- Born: Ayodele Fadele 8 August 1962 Highbury, London, England
- Died: March 2018 (aged 55) London, England
- Occupation: Journalist

= Dele Fadele =

English musician and music journalist

Ayodele Fadele (8 August 1962 – March 2018) was an English musician and music journalist who was active from the mid-1980s. He wrote for the NME in the late 1980s and early 1990s, and was one of the first music critics to introduce then emerging US rap artists such as Public Enemy, De La Soul and A Tribe Called Quest to mainstream British music fans.

Fadele had broad musical tastes, ranging from hip-hop and acid house to shoegazing, industrial and grunge. He wrote long pieces on artists including Nick Cave, New Order, 808 State, Einstürzende Neubauten, Marianne Faithfull and Osibisa. He was gregarious and according to Andrew Collins was always "absolutely impassioned" when he arrived at the NME office each morning

He died in March 2018 from stomach cancer. His death was not known to his former music industry colleagues until August 2020.

==Early life==
Ayodele Fadele was born in Highbury, London, on 8 August 1962 but raised in Ibadan, Nigeria, where his father practised as an architect. He had three brothers and two sisters. He later studied civil engineering at Syracuse University in New York.

==Career==
In the 1990s, Fadele was a member of the electronic band Welfare Heroin. Fadele was always outspoken; Courtney Love described his damning review of Hole's 1991 gig at the Camden Underworld as "the worst" review she had ever received. In the article, Fadele described hearing the band as akin to "suddenly [feeling] a dark cloud descends and you're enveloped by gloom". He continued: "Hole's...ability to depress in the name of entertainment is unrivalled."

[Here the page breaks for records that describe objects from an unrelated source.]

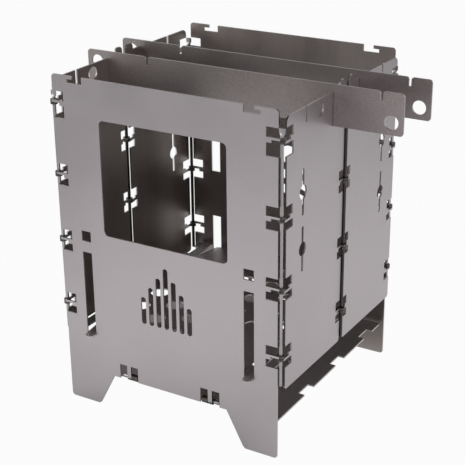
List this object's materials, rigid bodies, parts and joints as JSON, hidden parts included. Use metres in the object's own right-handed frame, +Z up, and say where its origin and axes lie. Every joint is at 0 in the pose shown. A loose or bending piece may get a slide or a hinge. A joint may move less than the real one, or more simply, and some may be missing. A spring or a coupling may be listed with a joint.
{
  "type": "twig stove",
  "caption": "Free-standing folding box stove for twigs: footed sheet-metal walls joined by pins, a feeding window, hinged floor, lift-out grate and pot bars.",
  "frame": {"origin": "on the ground under the middle of the whole stove, the pot bars' ends included, so the box stands 14.8 mm left of it", "axes": "+Z up, -Y towards the front panel with the feeding window, +X to the right seen from the front"},
  "size_m": [0.207, 0.154, 0.2046],
  "materials": {
    "wall_sheet": "satin blasted titanium sheet",
    "fire_sheet": "satin titanium sheet, slightly darker",
    "bar_sheet": "satin titanium sheet with lighter cut edges",
    "pin_wire": "drawn wire"
  },
  "bodies": {
    "front": {"front_panel": "wall_sheet", "front_left_pin": "pin_wire", "front_right_pin": "pin_wire", "floor_pin": "pin_wire"},
    "right_front": {"right_front_leaf": "wall_sheet", "right_middle_pin": "pin_wire"},
    "right_rear": {"right_rear_leaf": "wall_sheet"},
    "back": {"back_panel": "wall_sheet", "floor_ledges": "wall_sheet", "back_left_pin": "pin_wire", "back_right_pin": "pin_wire"},
    "left_front": {"left_front_leaf": "wall_sheet", "left_middle_pin": "pin_wire"},
    "left_rear": {"left_rear_leaf": "wall_sheet"},
    "floor": {"floor_plate": "fire_sheet"},
    "grate": {"fire_grate": "fire_sheet"},
    "front_bar": {"front_pot_bar": "bar_sheet"},
    "rear_bar": {"rear_pot_bar": "bar_sheet"}
  },
  "joints": [
    {"name": "wall_fold", "type": "hinge", "parent": "front", "child": "right_front", "pos_m": [0.05825, -0.0703, 0.1], "axis": [0, 0, 1], "range_deg": [0, 4.5]},
    {"name": "right_middle_fold", "type": "hinge", "parent": "right_front", "child": "right_rear", "pos_m": [0.0605, 0, 0.1], "axis": [0, 0, 1], "range_deg": [-9, 0]},
    {"name": "back_right_fold", "type": "hinge", "parent": "right_rear", "child": "back", "pos_m": [0.05825, 0.0703, 0.1], "axis": [0, 0, 1], "range_deg": [0, 4.5]},
    {"name": "left_front_fold", "type": "hinge", "parent": "front", "child": "left_front", "pos_m": [-0.08785, -0.0703, 0.1], "axis": [0, 0, 1], "range_deg": [-4.5, 0]},
    {"name": "left_middle_fold", "type": "hinge", "parent": "left_front", "child": "left_rear", "pos_m": [-0.0901, 0, 0.1], "axis": [0, 0, 1], "range_deg": [0, 9]},
    {"name": "floor_swing", "type": "hinge", "parent": "front", "child": "floor", "pos_m": [-0.0148, -0.0703, 0.0236], "axis": [1, 0, 0], "range_deg": [0, 8]},
    {"name": "grate_lift", "type": "slide", "parent": "front", "child": "grate", "axis": [0, 0, 1], "range_m": [0, 0.021]},
    {"name": "front_bar_lift", "type": "slide", "parent": "front", "child": "front_bar", "axis": [0, 0, 1], "range_m": [0, 0.06]},
    {"name": "rear_bar_lift", "type": "slide", "parent": "back", "child": "rear_bar", "axis": [0, 0, 1], "range_m": [0, 0.06]}
  ],
  "couplings": [
    {"joint": "right_middle_fold", "follows": "wall_fold", "ratio": -2},
    {"joint": "back_right_fold", "follows": "wall_fold", "ratio": 1},
    {"joint": "left_front_fold", "follows": "wall_fold", "ratio": -1},
    {"joint": "left_middle_fold", "follows": "wall_fold", "ratio": 2}
  ]
}
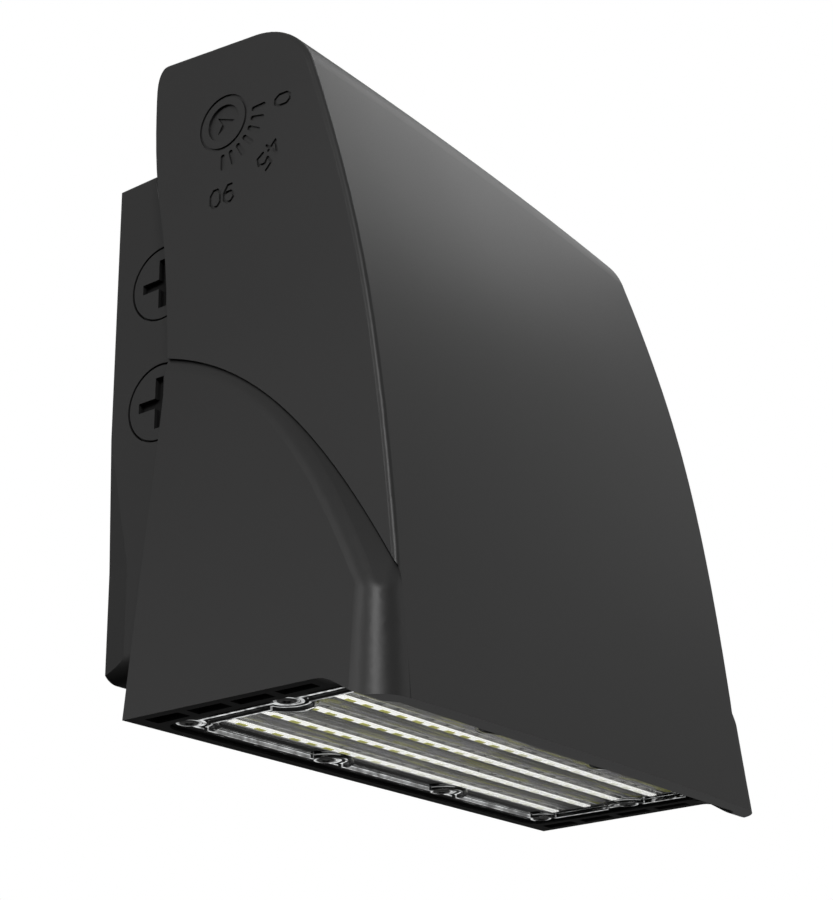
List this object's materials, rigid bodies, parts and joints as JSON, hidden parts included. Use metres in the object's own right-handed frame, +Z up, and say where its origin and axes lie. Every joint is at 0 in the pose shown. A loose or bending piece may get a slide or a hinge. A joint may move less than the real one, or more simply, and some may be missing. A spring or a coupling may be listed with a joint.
{
  "type": "wall pack light",
  "caption": "Full-cutoff wall pack light: a square wall box carries a tilting flared lamp head with a flat lens facing down and an angle dial on its cheek.",
  "frame": {"origin": "centre of the wall box's back face, on the wall plane and on the wire entry's axis", "axes": "+Z up, +Y into the wall, +X to the right seen from the front; the lamp's shield faces -Y and its lens faces -Z"},
  "size_m": [0.2128, 0.1204, 0.227],
  "materials": {
    "charcoal_cast": "fine-textured charcoal powder coat",
    "charcoal_plug": "charcoal powder coat on die-cast plugs",
    "charcoal_hub": "charcoal powder coat",
    "dark_rubber": "matte silicone",
    "steel_screw": "bright zinc",
    "brass_screw": "green-tinted earth screw",
    "led_board": "white solder mask with pale yellow chips",
    "bright_reflector": "bright aluminised plate",
    "clear_lens": "clear moulded lens, lightly frosted",
    "driver_plastic": "pale grey housing",
    "block_plastic": "off-white moulding"
  },
  "bodies": {
    "wall_box": {"box_cover": "charcoal_cast", "box_cover_gasket": "dark_rubber", "box_cover_screw_1": "steel_screw", "box_cover_screw_2": "steel_screw", "box_cover_screw_3": "steel_screw", "box_cover_screw_4": "steel_screw", "box_grommet": "dark_rubber", "conduit_plug_left_lower": "charcoal_plug", "conduit_plug_left_upper": "charcoal_plug", "conduit_plug_right_lower": "charcoal_plug", "conduit_plug_right_upper": "charcoal_plug", "earth_screw": "brass_screw", "friction_washer_left": "steel_screw", "friction_washer_right": "steel_screw", "hub_nut_left": "steel_screw", "hub_nut_right": "steel_screw", "mounting_box": "charcoal_cast", "pivot_hub_left": "charcoal_hub", "pivot_hub_right": "charcoal_hub", "plug_seal_left_lower": "dark_rubber", "plug_seal_left_upper": "dark_rubber", "plug_seal_right_lower": "dark_rubber", "plug_seal_right_upper": "dark_rubber", "wall_gasket": "dark_rubber", "wiring_block": "block_plastic"},
    "lamp_head": {"back_cover": "charcoal_cast", "back_cover_gasket": "dark_rubber", "back_cover_screw_1": "steel_screw", "back_cover_screw_2": "steel_screw", "back_cover_screw_3": "steel_screw", "back_cover_screw_4": "steel_screw", "back_cover_screw_5": "steel_screw", "back_cover_screw_6": "steel_screw", "driver_case": "driver_plastic", "driver_screw_1": "steel_screw", "driver_screw_2": "steel_screw", "head_grommet": "dark_rubber", "head_housing": "charcoal_cast", "led_board_1": "led_board", "led_board_2": "led_board", "led_board_3": "led_board", "led_board_4": "led_board", "lens": "clear_lens", "lens_gasket": "dark_rubber", "lens_screw_01": "steel_screw", "lens_screw_02": "steel_screw", "lens_screw_03": "steel_screw", "lens_screw_04": "steel_screw", "lens_screw_05": "steel_screw", "lens_screw_06": "steel_screw", "lens_screw_07": "steel_screw", "lens_screw_08": "steel_screw", "lens_screw_09": "steel_screw", "lens_screw_10": "steel_screw", "reflector": "bright_reflector"}
  },
  "joints": [
    {"name": "head_tilt", "type": "hinge", "parent": "wall_box", "child": "lamp_head", "pos_m": [0, -0.0527, 0.0842], "axis": [-1, 0, 0], "range_deg": [0, 90]}
  ]
}
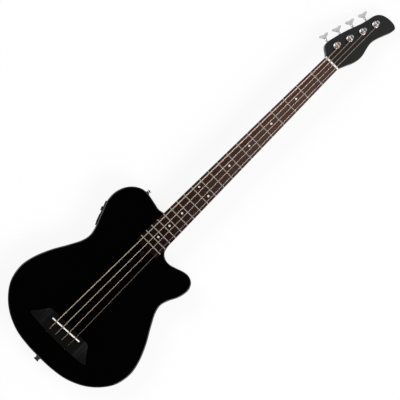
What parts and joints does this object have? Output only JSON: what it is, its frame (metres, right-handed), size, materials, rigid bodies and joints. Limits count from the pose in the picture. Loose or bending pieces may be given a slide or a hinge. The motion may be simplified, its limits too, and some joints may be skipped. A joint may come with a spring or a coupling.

In 1992, Fadele was the first critic to allege that Morrissey was adopting the imagery of right-wing politics and anti-immigration attitudes, when he said the singer was "fanning the flames of race-hate". In the article, Fadele asked: "So, could the same writer harbour such seemingly ignorant thoughts as England for the English (his inverted commas) considering his beloved England's past colonial adventures?"

Neither Fadele nor NME were apparently ever forgiven by Morrissey – according to The Guardian, "When ... the paper's sole black writer Dele Fadele persuaded NMEs editors to publish a critical cover story about it, Morrissey refused to speak to the magazine for 12 years."

==Death==
Fadele died after a short illness with stomach cancer in March 2018. He had been out of contact with fellow music journalists for a number of years, and his death was only noticed by the UK press in August 2020 when it was reported that he had died two years earlier. Former Melody Maker writer Simon Price was one of the first to hear, and on 21 August 2020 tweeted, "Word has been slowly breaking that Dele Fadele, the legendary NME writer, passed away two years ago." The news was met with widespread tributes.

Writing for The Quietus in an article published that day, John Doran said that Fadele was "one of those gloriously larger than life figures who instantaneously makes you realise that it is sometimes the music writers and photographers who live much wilder lives than the media-managed stars they document." Musician and writer John Robb wrote how Fadele's "deep love of music was hypnotic ... we would spend hours talking about noise rock, hip hop and afrobeat – he was incredibly clued up on a myriad of musical styles and was a completely switched on and inspiring presence."

Fellow NME journalist David Quantick said that he "Learned last night that Dele Fadele had died, some time ago. He was a brilliant friend, a lovely man and a fantastic writer. And he sneaked into a lot of record collections with Welfare Heroine's [sic] cover of 'Where Do You Go To My Lovely'."

Chuck D of Public Enemy said that Fadele was the "first black journalist from the UK that ever interviewed me", and that he "thought that was amazing. And it was for our first important spread in the UK music press too."